Раза два или даже больше подмывало её подойти к столу, за которым он сидел, стать перед ним, посмотреть на него в упор и спросить: «Ты меня помнишь?» Непременно так, этими тремя словами: «Ты меня помнишь?» И большим усилием воли она поборола себя, подумав, что тут, при врачах, он может вдруг сказать: «Нет, не помню и не знаю, и почему это вам вздумалось обращаться ко мне на «ты»?»
Это остановило её, но, как только он встал и начал благодарить врачей и прощаться, она тут же выскочила боком мимо него в двери.
Что ей сделать дальше, она не представляла ясно, но, чуть только отворилась захлопнутая ею дверь приёмной и она почувствовала, что за Ревашовым может выйти следом кто-нибудь из врачей, которым, кстати, совершенно нечего было сидеть в приёмной, — она бросилась на крыльцо и, не помня себя, соскочила по ступенькам к машине.
Вырвикишка стоял, поглядывая на дверь крыльца. У неё мелькнуло, что он не узнает её, конечно, и нисколько не удивится, если она будет говорить с Ревашовым при нём.
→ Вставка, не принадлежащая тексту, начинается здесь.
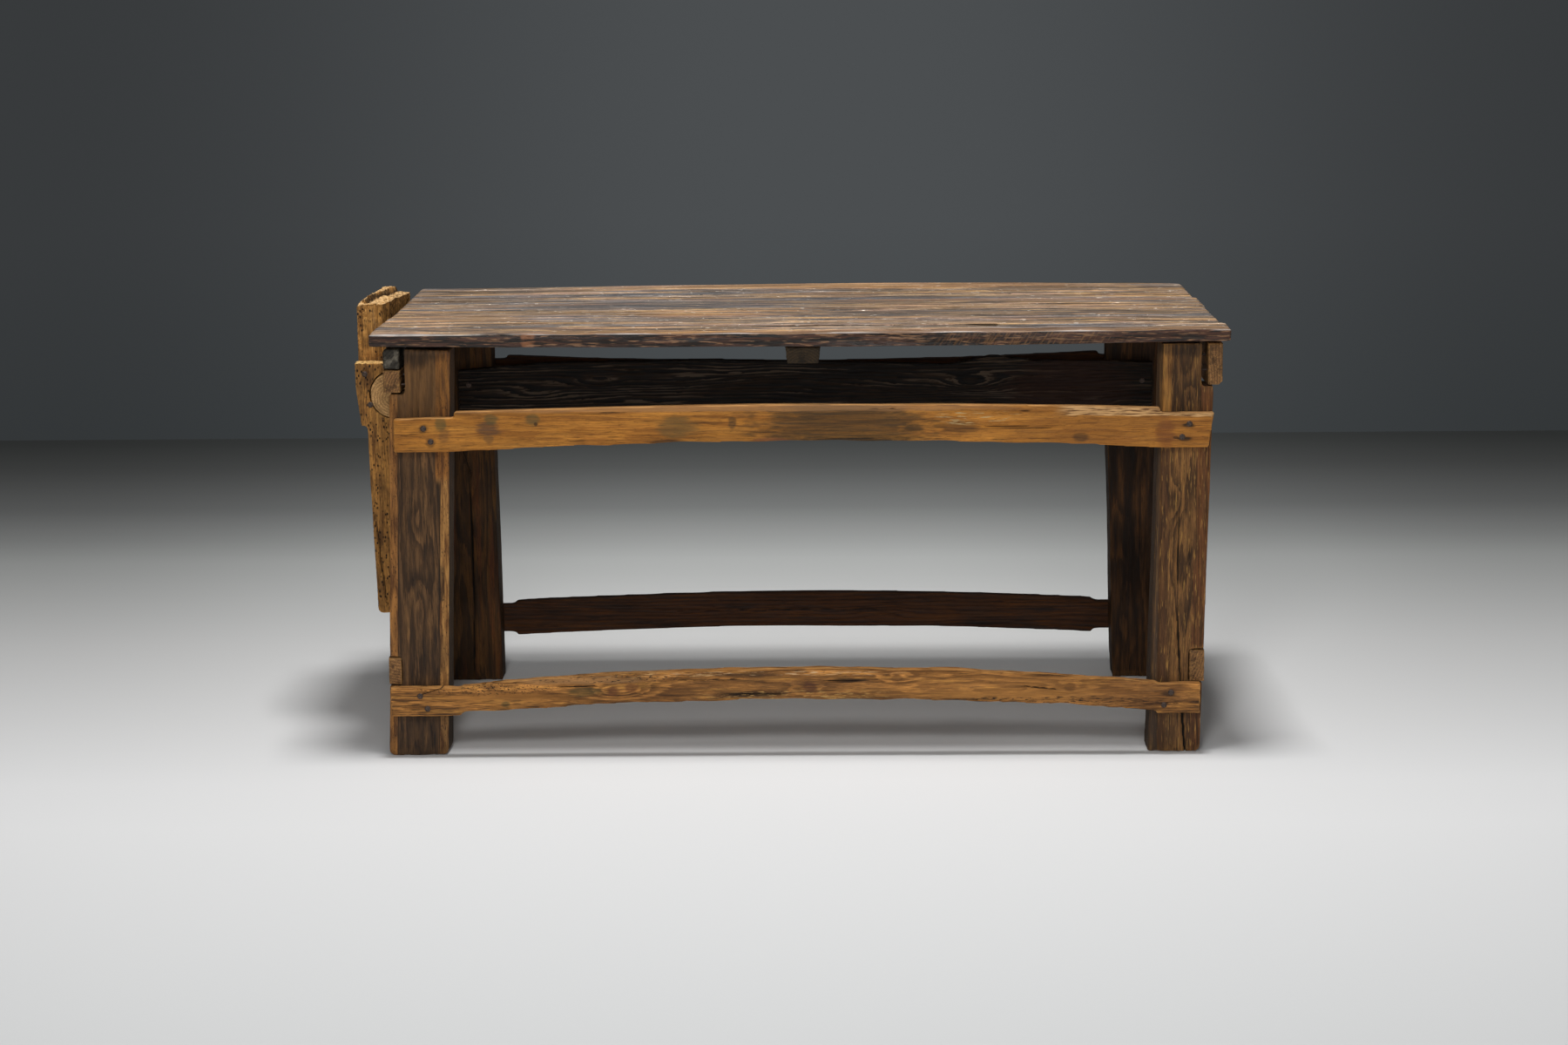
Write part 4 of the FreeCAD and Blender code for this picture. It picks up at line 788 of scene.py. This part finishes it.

Шофёр-солдат сидел за рулём, делая что-то с мотором, и на неё не взглянул даже.
Наконец Ревашов показался на крыльце.
Из-под низко надвинутой на глаза косынки Еля взглянула на него и снова отвернулась, подумав, что вот он теперь видит её у своей машины и объясняет это, должно быть, заботой врачей о нём, боевом генерале: послали, дескать, чтобы помочь ему войти внутрь, поддержать его, раненного в горячем сражении в руку.
Он именно так и подумал, — она угадала. Он поглядел на неё с любопытством, спускаясь с крыльца, но только что подошёл он к машине, стараясь при ней, при женщине, шагать молодцевато, она быстро откинула косынку назад, показав весь свой крутой и красивый лоб, и спросила именно так, как придумала в приёмной:
— Ты меня помнишь?
Всего только несколько мгновений оставались скрещёнными их взгляды, и она успела припомнить за эти короткие мгновенья, что он — два с половиной года назад говорил ей, что делит всех женщин на три разряда: — пупсы, полупупсы и четвертьпупсы, — наименее интересные, а её причисляет к первосортнейшим пупсам; только успела припомнить это и заранее испугалась, — вдруг он вскрикнет: «Пупса! Ты!» И...
Она не могла вообразить, что может он сказать или сделать дальше, но вдруг по глазам его, загоревшимся было и тут же потухшим, поняла, что он узнал её, однако счёл лучшим сделать вид, что не знает.
— Нет, не помню, э... И как вы смеете говорить мне «ты»? — как-то сквозь зубы протиснул он, ставя ногу на подножку своей машины, дверцу которой держал открытой Вырвикишка.